#### PROVIDED MATERIAL ####

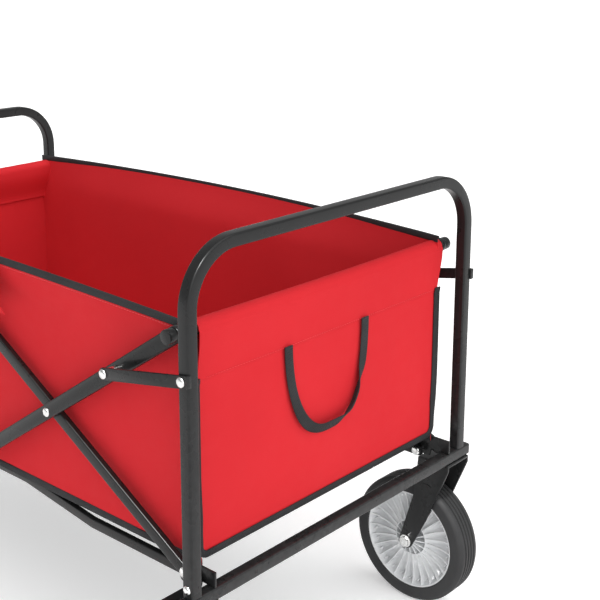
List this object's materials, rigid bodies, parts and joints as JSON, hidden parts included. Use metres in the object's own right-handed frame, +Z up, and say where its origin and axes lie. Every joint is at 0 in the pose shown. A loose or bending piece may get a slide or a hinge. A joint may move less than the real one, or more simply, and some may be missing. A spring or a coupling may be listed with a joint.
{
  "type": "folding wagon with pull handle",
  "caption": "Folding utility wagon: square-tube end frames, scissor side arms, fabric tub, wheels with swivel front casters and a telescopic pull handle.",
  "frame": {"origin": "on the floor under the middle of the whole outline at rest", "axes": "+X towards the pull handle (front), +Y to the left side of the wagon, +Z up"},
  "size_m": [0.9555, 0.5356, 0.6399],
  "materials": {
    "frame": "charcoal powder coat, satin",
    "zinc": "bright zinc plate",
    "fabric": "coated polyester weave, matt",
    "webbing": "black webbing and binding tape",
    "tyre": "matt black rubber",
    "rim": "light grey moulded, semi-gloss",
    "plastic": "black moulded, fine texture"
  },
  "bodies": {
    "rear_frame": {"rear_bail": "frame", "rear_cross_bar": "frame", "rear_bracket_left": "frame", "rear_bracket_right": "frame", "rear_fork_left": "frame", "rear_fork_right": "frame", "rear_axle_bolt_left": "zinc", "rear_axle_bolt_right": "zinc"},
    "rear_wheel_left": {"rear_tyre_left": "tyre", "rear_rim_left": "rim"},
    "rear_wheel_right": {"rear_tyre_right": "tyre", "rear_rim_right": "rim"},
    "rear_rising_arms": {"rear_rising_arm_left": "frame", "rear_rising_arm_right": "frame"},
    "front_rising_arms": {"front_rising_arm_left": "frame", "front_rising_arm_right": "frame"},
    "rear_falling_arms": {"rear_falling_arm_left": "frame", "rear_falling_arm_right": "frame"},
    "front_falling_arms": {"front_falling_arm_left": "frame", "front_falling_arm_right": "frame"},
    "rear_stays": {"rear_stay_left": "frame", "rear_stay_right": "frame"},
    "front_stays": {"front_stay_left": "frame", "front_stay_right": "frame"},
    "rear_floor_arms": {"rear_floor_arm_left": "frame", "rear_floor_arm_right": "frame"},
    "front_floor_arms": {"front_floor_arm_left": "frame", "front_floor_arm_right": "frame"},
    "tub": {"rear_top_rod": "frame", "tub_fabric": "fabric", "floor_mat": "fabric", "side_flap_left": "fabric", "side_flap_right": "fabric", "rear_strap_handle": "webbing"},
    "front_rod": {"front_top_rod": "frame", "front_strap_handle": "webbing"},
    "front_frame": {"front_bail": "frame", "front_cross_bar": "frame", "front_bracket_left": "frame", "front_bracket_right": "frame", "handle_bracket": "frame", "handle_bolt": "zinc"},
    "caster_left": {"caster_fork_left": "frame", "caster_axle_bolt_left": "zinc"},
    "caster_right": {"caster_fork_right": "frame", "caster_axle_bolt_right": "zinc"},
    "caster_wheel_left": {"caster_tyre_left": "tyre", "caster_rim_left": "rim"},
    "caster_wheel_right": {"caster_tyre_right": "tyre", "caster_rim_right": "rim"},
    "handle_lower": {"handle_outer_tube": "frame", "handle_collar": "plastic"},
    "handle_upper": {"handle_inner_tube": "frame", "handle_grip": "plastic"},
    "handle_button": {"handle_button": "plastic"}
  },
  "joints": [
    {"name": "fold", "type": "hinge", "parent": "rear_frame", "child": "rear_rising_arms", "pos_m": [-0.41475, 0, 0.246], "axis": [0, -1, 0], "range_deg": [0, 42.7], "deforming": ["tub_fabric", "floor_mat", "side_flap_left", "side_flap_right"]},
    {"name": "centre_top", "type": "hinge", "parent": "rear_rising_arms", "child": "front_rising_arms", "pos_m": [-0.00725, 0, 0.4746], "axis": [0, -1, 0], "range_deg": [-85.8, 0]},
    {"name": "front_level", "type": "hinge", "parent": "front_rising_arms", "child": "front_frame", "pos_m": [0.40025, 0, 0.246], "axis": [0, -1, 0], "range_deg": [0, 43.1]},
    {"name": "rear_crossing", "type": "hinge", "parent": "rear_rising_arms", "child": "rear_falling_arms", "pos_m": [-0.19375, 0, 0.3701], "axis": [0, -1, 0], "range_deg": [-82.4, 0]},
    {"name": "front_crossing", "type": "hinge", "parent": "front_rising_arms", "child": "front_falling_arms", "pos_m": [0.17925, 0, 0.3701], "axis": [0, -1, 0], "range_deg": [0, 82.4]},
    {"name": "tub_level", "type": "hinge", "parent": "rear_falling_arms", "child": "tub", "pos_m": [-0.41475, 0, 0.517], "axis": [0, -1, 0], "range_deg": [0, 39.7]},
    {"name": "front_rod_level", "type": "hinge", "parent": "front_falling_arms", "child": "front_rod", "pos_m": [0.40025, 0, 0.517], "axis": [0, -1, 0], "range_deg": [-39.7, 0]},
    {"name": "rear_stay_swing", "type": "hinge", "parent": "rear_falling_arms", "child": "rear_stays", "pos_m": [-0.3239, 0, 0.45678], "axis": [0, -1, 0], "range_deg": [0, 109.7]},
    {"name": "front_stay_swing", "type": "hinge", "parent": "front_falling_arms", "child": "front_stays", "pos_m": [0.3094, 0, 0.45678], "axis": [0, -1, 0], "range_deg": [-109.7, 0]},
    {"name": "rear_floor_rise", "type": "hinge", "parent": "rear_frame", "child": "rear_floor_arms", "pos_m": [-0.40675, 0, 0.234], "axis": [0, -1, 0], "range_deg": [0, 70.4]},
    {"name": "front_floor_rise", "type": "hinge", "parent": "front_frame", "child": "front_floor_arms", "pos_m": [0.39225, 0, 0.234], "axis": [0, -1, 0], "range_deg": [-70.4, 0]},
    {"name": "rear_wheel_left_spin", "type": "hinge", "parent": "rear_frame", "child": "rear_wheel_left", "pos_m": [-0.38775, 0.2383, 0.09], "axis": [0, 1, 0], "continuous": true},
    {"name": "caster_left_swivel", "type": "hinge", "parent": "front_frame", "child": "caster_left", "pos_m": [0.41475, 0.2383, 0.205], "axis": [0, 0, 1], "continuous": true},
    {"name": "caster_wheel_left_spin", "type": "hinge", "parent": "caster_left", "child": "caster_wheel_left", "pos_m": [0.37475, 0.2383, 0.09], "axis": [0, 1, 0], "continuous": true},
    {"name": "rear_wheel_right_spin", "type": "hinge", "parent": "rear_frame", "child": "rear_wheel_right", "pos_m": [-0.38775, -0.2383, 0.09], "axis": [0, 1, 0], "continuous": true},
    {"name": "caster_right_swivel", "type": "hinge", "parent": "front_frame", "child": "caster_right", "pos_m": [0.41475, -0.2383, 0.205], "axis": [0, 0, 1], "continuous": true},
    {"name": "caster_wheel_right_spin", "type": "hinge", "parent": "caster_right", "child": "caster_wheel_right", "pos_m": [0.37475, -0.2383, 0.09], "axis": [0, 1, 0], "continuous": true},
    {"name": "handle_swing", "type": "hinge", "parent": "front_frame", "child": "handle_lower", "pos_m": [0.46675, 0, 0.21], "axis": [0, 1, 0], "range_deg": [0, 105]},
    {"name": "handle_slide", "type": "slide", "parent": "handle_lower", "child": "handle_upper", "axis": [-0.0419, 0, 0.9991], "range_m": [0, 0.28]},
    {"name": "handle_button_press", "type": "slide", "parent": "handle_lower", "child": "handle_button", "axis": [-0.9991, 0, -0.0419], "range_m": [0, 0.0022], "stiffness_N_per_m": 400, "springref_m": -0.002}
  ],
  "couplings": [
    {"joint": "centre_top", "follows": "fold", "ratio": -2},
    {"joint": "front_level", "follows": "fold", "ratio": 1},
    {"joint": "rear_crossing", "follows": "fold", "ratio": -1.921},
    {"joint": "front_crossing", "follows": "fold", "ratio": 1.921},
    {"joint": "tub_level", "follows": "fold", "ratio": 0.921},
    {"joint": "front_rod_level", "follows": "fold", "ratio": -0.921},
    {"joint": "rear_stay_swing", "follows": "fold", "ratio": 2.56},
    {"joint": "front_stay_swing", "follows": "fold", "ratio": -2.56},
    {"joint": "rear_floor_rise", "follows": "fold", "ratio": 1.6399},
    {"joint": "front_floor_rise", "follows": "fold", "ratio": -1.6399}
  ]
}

####
#### PROVIDED MATERIAL ####

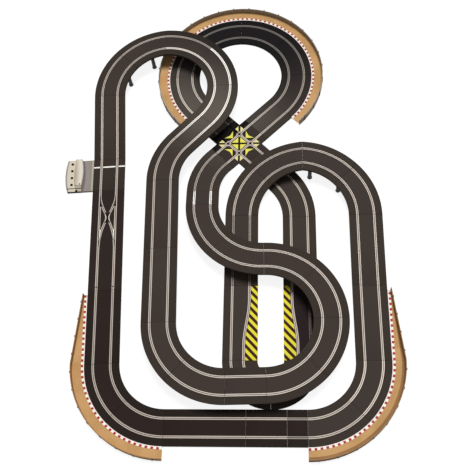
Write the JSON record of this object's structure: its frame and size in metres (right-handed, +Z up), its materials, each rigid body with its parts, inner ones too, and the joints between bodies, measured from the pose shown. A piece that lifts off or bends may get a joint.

####

### WHAT TO PRODUCE:
Your task is to collect every line above that contains the word "this".

### FULL RESPONSE:
List this object's materials, rigid bodies, parts and joints as JSON, hidden parts included. Use metres in the object's own right-handed frame, +Z up, and say where its origin and axes lie. Every joint is at 0 in the pose shown. A loose or bending piece may get a slide or a hinge. A joint may move less than the real one, or more simply, and some may be missing. A spring or a coupling may be listed with a joint.
Write the JSON record of this object's structure: its frame and size in metres (right-handed, +Z up), its materials, each rigid body with its parts, inner ones too, and the joints between bodies, measured from the pose shown. A piece that lifts off or bends may get a joint.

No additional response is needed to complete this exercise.